Comment: Should we be looking to expand access?
Today for the first time, however, we can put a figure on just how valuable they are – and £114 million is an impressive total.
It doesn’t really mean anything of course, but it’s nice to know all the same.
What it does highlight is how important the green lungs of the city are to our health, wellbeing and local economy.
At a time of council cutbacks it is reassuring to see the city council ring fence our parks, so to speak.
And given the impressive return, should we not be looking to expand access to some of our under-used green spaces?
When you look at the transformation of St Andrew Square since it was redeveloped, the argument for imposing a similar model across the New Town seems strong.
The idea of Charlotte Square following suit has of course been suggested, but attempts in the past have failed.
But it is not just at the West End.

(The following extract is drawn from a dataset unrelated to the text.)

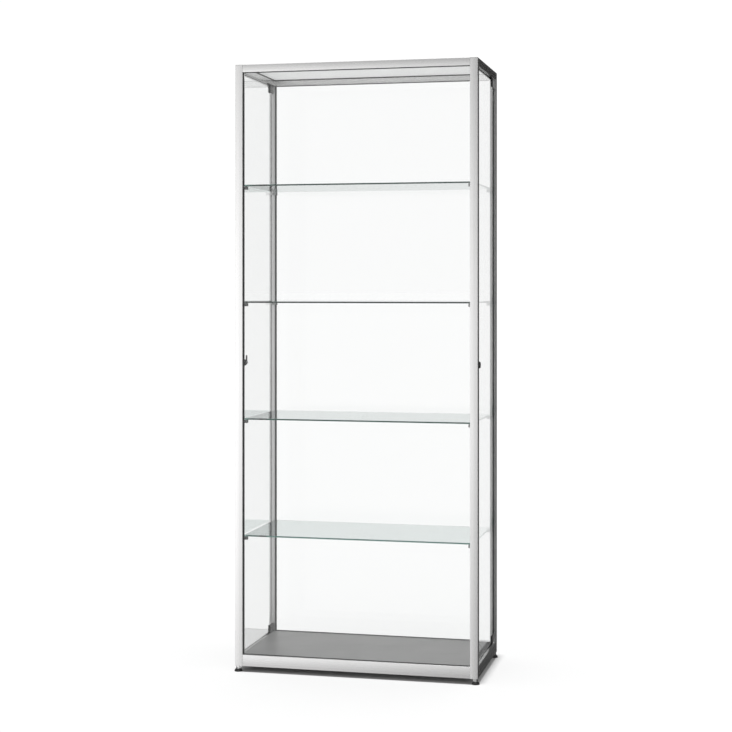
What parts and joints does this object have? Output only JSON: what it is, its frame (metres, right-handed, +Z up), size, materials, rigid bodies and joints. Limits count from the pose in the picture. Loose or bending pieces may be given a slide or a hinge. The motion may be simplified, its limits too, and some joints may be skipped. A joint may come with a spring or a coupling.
{
  "type": "wall mounted showcase",
  "caption": "Tall free-standing aluminium and glass display showcase with hinged, lockable glass side doors, glass shelves and levelling feet.",
  "frame": {"origin": "on the floor, under the middle of the cabinet", "axes": "+Z up, -Y out of the front glass, +X to the right-hand door"},
  "size_m": [0.8088, 0.4088, 1.978],
  "materials": {
    "anodised_aluminium": "natural silver anodised, satin, fine draw lines",
    "cast_metal": "cast, matt nickel look",
    "clamp_metal": "satin",
    "steel": "bright zinc plated",
    "chrome": "polished",
    "lock_black": "black, satin",
    "grey_plastic": "moulded, matt",
    "black_plastic": "moulded, matt",
    "foot_black": "moulded, slightly glossy",
    "black_rubber": "extruded, matt",
    "clear_rubber": "clear soft button",
    "clear_glass": "clear float, ground edges",
    "shelf_glass": "clear float with green ground edges",
    "top_panel_white": "white satin",
    "base_board_grey": "grey melamine laminate on chipboard, fine grained"
  },
  "bodies": {
    "frame": {"base_panel": "base_board_grey", "bottom_rail_front": "anodised_aluminium", "bottom_rail_left": "anodised_aluminium", "bottom_rail_rear": "anodised_aluminium", "bottom_rail_right": "anodised_aluminium", "door_stops": "black_plastic", "foot_inserts": "grey_plastic", "frame_screws": "steel", "front_glass": "clear_glass", "glazing_gaskets": "black_rubber", "hinge_bushes": "black_plastic", "lock_strikes": "steel", "post_caps": "grey_plastic", "post_front_left": "anodised_aluminium", "post_front_right": "anodised_aluminium", "post_rear_left": "anodised_aluminium", "post_rear_right": "anodised_aluminium", "rail_connectors": "cast_metal", "rear_glass": "clear_glass", "shelf_1": "shelf_glass", "shelf_2": "shelf_glass", "shelf_3": "shelf_glass", "shelf_4": "shelf_glass", "shelf_clip_pads": "clear_rubber", "shelf_clips": "cast_metal", "top_panel": "top_panel_white", "top_rail_front": "anodised_aluminium", "top_rail_left": "anodised_aluminium", "top_rail_rear": "anodised_aluminium", "top_rail_right": "anodised_aluminium"},
    "foot_front_left": {"foot_pad_front_left": "foot_black", "foot_stem_front_left": "steel"},
    "foot_front_right": {"foot_pad_front_right": "foot_black", "foot_stem_front_right": "steel"},
    "foot_rear_left": {"foot_pad_rear_left": "foot_black", "foot_stem_rear_left": "steel"},
    "foot_rear_right": {"foot_pad_rear_right": "foot_black", "foot_stem_rear_right": "steel"},
    "left_key_plug": {"left_cam_screw": "chrome", "left_lock_cam": "steel", "left_lock_plug": "chrome"},
    "left_door": {"left_clamp_liners": "black_rubber", "left_clamp_screws": "steel", "left_door_glass": "clear_glass", "left_hinge_clamps": "clamp_metal", "left_hinge_pins": "steel", "left_lock_housing": "lock_black", "left_lock_nut": "lock_black"},
    "right_key_plug": {"right_cam_screw": "chrome", "right_lock_cam": "steel", "right_lock_plug": "chrome"},
    "right_door": {"right_clamp_liners": "black_rubber", "right_clamp_screws": "steel", "right_door_glass": "clear_glass", "right_hinge_clamps": "clamp_metal", "right_hinge_pins": "steel", "right_lock_housing": "lock_black", "right_lock_nut": "lock_black"}
  },
  "joints": [
    {"name": "left_door_hinge", "type": "hinge", "parent": "frame", "child": "left_door", "pos_m": [-0.388, 0.167, 1.0035], "axis": [0, 0, -1], "range_deg": [0, 95]},
    {"name": "left_lock_turn", "type": "hinge", "parent": "left_door", "child": "left_key_plug", "pos_m": [-0.388, -0.148, 1.0055], "axis": [1, 0, 0], "range_deg": [0, 90]},
    {"name": "right_door_hinge", "type": "hinge", "parent": "frame", "child": "right_door", "pos_m": [0.388, 0.167, 1.0035], "axis": [0, 0, 1], "range_deg": [0, 95]},
    {"name": "right_lock_turn", "type": "hinge", "parent": "right_door", "child": "right_key_plug", "pos_m": [0.388, -0.148, 1.0055], "axis": [1, 0, 0], "range_deg": [0, 90]},
    {"name": "foot_front_left_adjust", "type": "slide", "parent": "frame", "child": "foot_front_left", "axis": [0, 0, -1], "range_m": [0, 0.01]},
    {"name": "foot_front_right_adjust", "type": "slide", "parent": "frame", "child": "foot_front_right", "axis": [0, 0, -1], "range_m": [0, 0.01]},
    {"name": "foot_rear_left_adjust", "type": "slide", "parent": "frame", "child": "foot_rear_left", "axis": [0, 0, -1], "range_m": [0, 0.01]},
    {"name": "foot_rear_right_adjust", "type": "slide", "parent": "frame", "child": "foot_rear_right", "axis": [0, 0, -1], "range_m": [0, 0.01]}
  ]
}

There are more than 40 communal gardens across the New Town, where keyholders pay an annual fee for maintenance and the general public isn’t allowed in.
Of course there are challenges and no-one would suggest that opening the gates is straight- forward.
It certainly would not be universally welcomed by local residents who currently enjoy the peace and tranquillity.
Then there’s the question of where the money is going to come from once the exclusive-use fees dry up, and even whether the grass would be cut at all under new council cutbacks.
Perhaps it could not happen everywhere and maybe there will never be full public access.
But surely something could be worked out to at least bring some of the most under-used gardens into public use.
Now that would be a revelation.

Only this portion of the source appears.